Continuing investment
Among its quick-service brethren, Panera made early inroads into catering with significant and intentional investments in technology, delivery, and marketing. The company set catering as a priority, built its base, and has continued to refine its program and score impressive gains. It’s a lesson, Parker says, for other brands.
“If you do it, then you need to do it,” she says.
To that end, Melt Shop recently debuted a fully insulated catering box that uses existing heat in the lower compartment to heat sandwiches in the upper compartment.
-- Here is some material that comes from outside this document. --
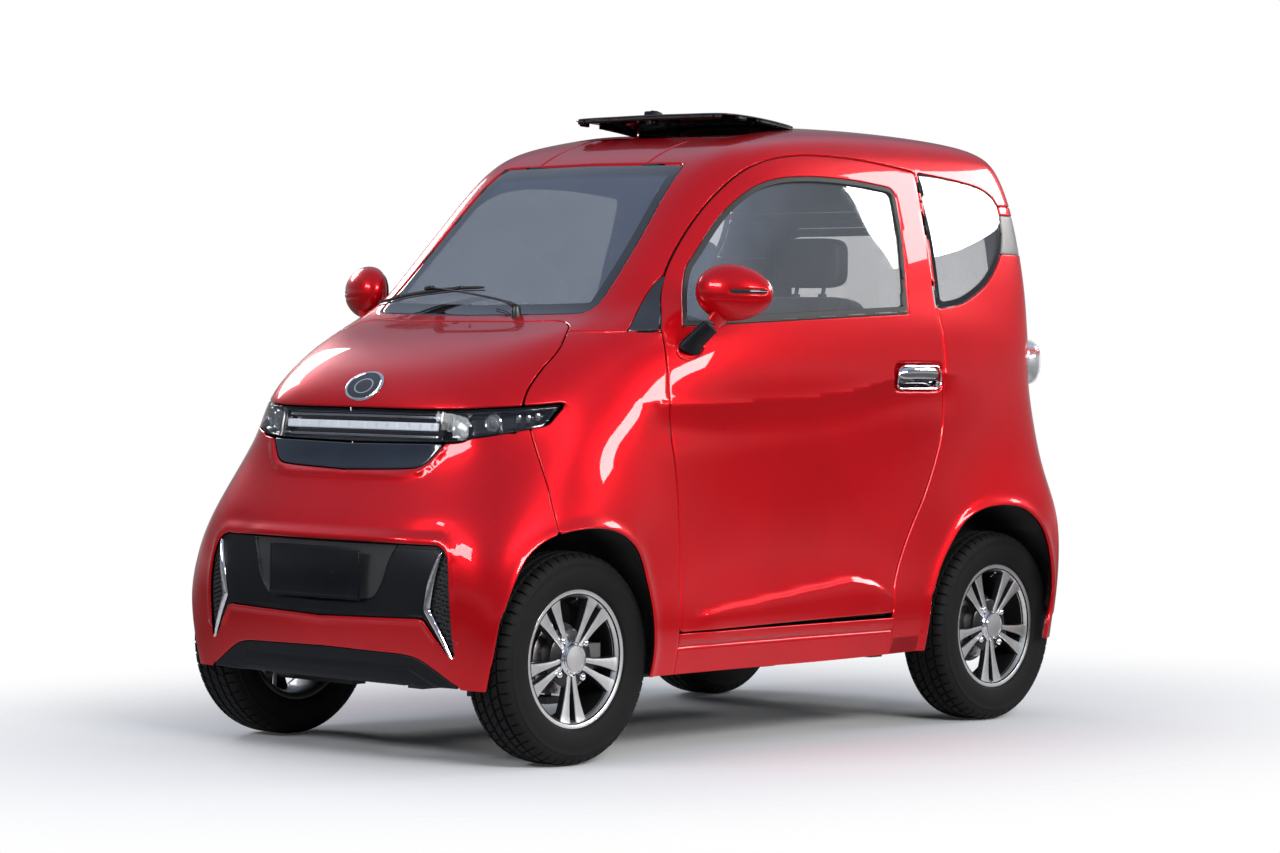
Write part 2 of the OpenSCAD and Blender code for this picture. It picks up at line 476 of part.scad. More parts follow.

That effort, Rubin says, helps Melt Shop restaurants deliver “the best hot, steamy sandwich possible.” The upstart chain has also invested in R&D to explore new menu items, tested various delivery formats, and purchased equipment that allows staff to create an on-site “mini-kitchen” at different events.
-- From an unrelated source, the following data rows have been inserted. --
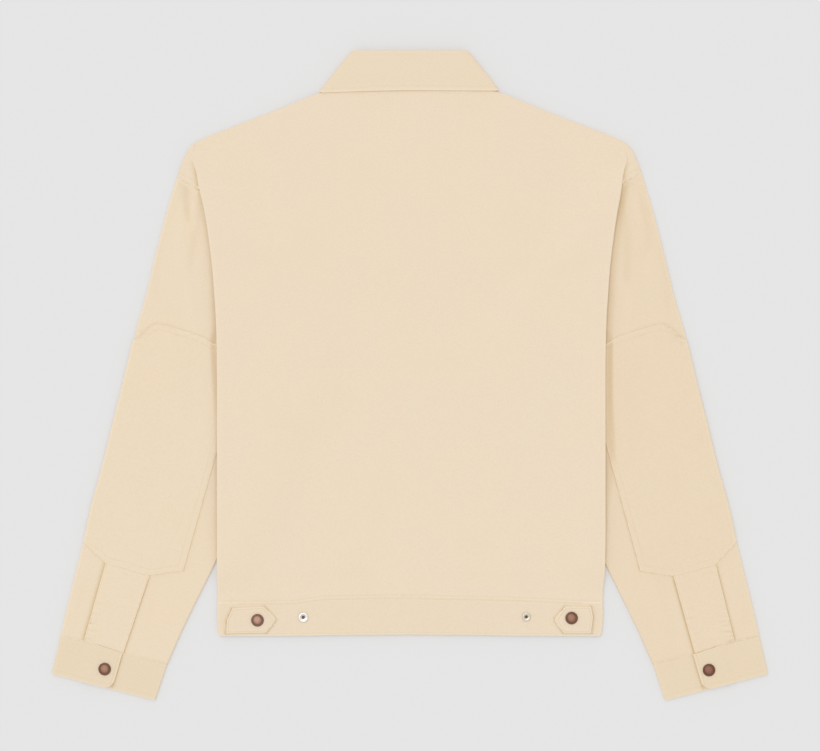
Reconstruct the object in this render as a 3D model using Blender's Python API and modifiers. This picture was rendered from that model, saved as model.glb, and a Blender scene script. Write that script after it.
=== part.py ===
"""Trucker jacket laid flat, back up, with its sleeves tucked under the sides of the body.

X runs across from the centre line, +Y towards the collar and +Z up from the surface that it lies
on.  Sizes below are in millimetres.  A place is written as (across, down): the distance from the
centre line, and the distance below the top fold of the collar.
"""
import math

import bmesh
import bpy
import numpy as np

MM = 0.001
LENGTH = 780.0          # top fold of the collar to the lowest corner of the cuffs
SEAM = 0.3              # gap between neighbouring pieces
CLOTH = 1.2             # twill wall
BAND = 1.6              # waistband and tabs, cloth folded double
CUFF = 2.0              # cuff, folded double over its stiffener
COLLAR = 2.0            # collar, folded double over its stiffener

# Layers, as heights above the surface.
BACK_TOP = 5.2          # back panel down the middle
SLEEVE_TOP = 4.4        # flattened sleeve
CAP_TOP = 2.9           # flattened sleeve where it joins the shoulder
TUCK_RISE = 6.3         # underside of the fronts where a sleeve and its patch lie under them
TUCK_SHARE = 0.75       # part of that rise which the back panel takes up
NECK_RISE = 2.4         # underside of the fronts over the collar leaves
NECK_SHARE = 1.5        # rise of the back panel at the neck
SNAP_RISE = 0.9         # underside of the front edge over its snap caps
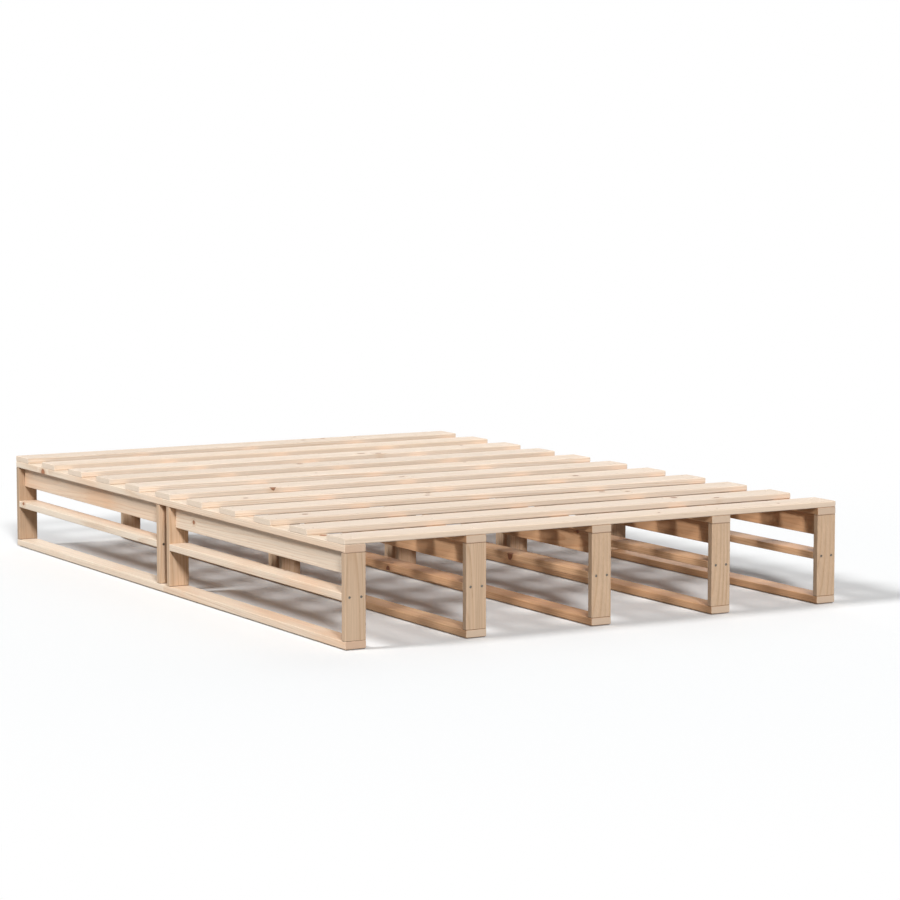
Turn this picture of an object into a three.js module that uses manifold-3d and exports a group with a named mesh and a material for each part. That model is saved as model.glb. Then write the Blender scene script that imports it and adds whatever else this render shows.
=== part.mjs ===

Vitality Bowls, meanwhile, acquired equipment that has allowed staff to blend up to 20 açaí bowls at one time, invested heavily in targeted advertising (both digital and traditional), and cultivated strategic partnerships with platforms such as ezCater and Waiter.com that help offices find catering solutions.
“Make investments now to build a solid foundation, but know success in catering is an ongoing process that requires work on better packaging, better delivery, scalability, investing in the right people, and so much more,” Parker says.